-- Dataset excerpt start --
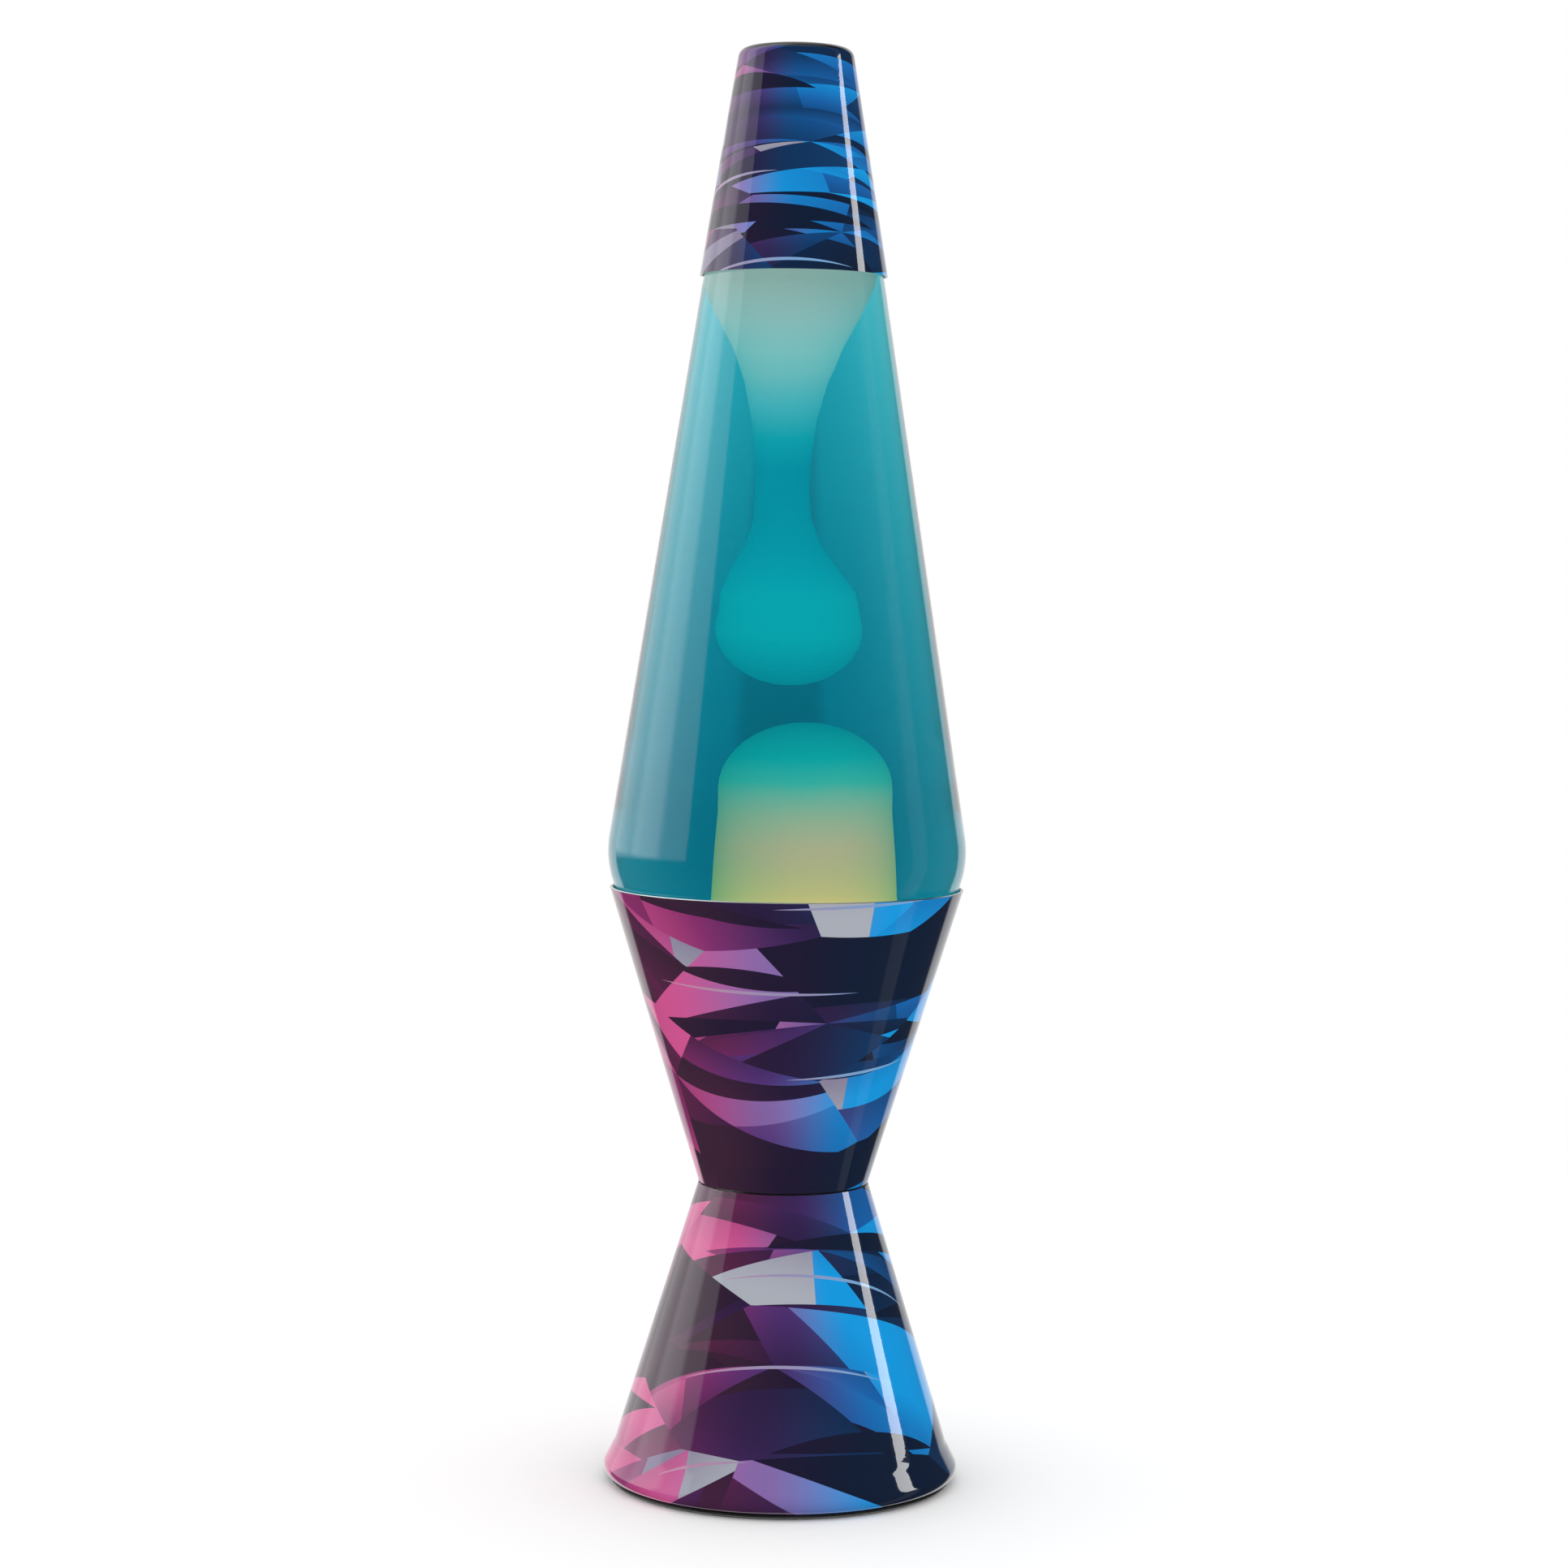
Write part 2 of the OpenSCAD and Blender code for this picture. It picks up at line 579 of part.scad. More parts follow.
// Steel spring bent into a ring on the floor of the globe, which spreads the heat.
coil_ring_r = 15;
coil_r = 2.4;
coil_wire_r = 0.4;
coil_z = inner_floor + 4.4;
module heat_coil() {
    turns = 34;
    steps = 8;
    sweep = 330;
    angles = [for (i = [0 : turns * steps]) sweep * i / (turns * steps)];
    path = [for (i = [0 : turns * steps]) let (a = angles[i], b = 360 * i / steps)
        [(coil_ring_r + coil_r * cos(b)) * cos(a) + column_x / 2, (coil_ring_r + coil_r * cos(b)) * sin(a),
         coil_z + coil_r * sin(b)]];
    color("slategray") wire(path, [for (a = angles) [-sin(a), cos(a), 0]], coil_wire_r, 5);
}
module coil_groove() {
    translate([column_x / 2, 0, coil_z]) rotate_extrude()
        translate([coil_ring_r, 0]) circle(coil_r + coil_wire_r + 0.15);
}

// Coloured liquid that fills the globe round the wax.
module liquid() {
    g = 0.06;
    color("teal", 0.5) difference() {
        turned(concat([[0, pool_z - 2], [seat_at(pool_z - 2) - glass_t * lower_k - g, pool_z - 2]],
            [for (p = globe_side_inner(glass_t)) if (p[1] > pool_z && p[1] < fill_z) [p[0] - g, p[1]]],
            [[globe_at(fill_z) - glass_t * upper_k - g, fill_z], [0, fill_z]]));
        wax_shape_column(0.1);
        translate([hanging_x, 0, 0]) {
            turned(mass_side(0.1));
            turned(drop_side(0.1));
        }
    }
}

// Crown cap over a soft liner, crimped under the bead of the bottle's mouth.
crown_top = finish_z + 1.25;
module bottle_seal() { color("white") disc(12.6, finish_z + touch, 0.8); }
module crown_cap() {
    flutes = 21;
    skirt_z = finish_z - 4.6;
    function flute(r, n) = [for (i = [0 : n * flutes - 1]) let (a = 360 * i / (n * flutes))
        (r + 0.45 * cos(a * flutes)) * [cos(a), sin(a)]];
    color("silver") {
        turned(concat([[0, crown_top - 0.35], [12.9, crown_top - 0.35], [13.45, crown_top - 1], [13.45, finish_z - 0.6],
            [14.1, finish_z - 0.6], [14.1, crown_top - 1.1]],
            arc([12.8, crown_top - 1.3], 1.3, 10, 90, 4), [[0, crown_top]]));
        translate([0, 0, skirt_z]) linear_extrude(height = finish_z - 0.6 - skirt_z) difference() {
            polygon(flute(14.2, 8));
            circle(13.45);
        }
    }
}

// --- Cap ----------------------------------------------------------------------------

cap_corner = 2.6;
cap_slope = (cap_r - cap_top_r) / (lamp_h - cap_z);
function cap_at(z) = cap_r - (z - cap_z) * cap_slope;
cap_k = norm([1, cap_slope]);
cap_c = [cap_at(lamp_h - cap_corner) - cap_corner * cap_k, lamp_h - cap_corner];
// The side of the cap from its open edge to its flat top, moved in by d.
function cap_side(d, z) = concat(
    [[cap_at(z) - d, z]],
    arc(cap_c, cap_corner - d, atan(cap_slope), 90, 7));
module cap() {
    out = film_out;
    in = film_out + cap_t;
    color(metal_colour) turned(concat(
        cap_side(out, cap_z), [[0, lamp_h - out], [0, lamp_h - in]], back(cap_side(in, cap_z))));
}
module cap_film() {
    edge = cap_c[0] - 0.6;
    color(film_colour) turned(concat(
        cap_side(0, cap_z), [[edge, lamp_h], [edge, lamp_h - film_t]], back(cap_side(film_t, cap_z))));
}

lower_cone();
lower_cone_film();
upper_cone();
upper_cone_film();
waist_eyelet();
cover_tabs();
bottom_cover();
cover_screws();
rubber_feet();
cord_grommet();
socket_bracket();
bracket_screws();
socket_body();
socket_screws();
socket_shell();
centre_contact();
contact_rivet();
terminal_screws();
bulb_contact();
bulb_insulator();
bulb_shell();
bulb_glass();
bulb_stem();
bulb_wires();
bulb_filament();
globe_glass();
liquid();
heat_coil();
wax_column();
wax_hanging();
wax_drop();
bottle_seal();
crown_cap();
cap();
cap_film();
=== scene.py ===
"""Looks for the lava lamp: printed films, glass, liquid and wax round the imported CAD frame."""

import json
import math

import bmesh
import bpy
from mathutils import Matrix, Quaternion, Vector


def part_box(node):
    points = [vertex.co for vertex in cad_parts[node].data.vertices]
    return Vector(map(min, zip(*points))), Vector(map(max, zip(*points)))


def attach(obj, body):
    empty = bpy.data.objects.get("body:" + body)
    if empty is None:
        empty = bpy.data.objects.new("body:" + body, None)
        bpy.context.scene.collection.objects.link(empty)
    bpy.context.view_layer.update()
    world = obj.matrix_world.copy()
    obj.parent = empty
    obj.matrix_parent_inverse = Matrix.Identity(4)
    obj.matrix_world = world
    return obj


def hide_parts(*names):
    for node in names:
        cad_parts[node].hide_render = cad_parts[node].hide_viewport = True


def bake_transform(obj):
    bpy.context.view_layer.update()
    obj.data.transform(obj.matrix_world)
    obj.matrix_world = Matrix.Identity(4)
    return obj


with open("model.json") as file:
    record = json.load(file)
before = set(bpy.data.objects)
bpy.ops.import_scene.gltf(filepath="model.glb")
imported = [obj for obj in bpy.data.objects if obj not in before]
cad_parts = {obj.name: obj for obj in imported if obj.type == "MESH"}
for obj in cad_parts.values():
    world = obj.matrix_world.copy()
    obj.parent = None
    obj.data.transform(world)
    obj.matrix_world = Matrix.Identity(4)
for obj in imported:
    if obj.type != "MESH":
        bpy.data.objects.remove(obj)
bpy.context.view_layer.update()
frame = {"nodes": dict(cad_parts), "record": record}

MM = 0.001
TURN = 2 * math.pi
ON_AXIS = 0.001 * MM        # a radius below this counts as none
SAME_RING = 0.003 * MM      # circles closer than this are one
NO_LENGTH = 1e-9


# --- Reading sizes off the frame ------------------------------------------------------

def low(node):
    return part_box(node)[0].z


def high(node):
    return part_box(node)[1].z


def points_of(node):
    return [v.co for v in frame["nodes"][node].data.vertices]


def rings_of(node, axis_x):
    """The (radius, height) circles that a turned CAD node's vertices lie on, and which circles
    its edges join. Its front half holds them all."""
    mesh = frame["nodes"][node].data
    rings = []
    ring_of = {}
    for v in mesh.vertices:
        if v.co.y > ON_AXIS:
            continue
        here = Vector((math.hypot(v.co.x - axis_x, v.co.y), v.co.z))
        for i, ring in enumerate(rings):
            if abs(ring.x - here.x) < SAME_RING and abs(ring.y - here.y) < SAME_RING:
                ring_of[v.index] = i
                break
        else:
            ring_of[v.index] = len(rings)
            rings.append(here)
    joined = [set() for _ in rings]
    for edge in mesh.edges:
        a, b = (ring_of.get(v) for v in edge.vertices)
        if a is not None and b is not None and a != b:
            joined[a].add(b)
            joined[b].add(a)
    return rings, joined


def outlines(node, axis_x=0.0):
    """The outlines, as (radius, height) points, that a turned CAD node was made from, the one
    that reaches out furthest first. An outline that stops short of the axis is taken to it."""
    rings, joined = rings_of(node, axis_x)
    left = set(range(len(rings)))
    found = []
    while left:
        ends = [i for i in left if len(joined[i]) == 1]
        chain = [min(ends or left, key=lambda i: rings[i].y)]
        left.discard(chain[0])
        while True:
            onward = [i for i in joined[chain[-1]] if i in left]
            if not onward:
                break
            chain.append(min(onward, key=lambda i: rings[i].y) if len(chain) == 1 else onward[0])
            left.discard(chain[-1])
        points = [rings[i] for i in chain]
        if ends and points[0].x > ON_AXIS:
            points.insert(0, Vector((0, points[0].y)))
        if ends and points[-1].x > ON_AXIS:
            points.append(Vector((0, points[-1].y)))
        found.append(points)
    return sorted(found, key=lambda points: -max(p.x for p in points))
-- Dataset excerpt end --
# Exercise:
Locate all lines that include the word "record" and copy them out.

# Output of the task:
    record = json.load(file)
frame = {"nodes": dict(cad_parts), "record": record}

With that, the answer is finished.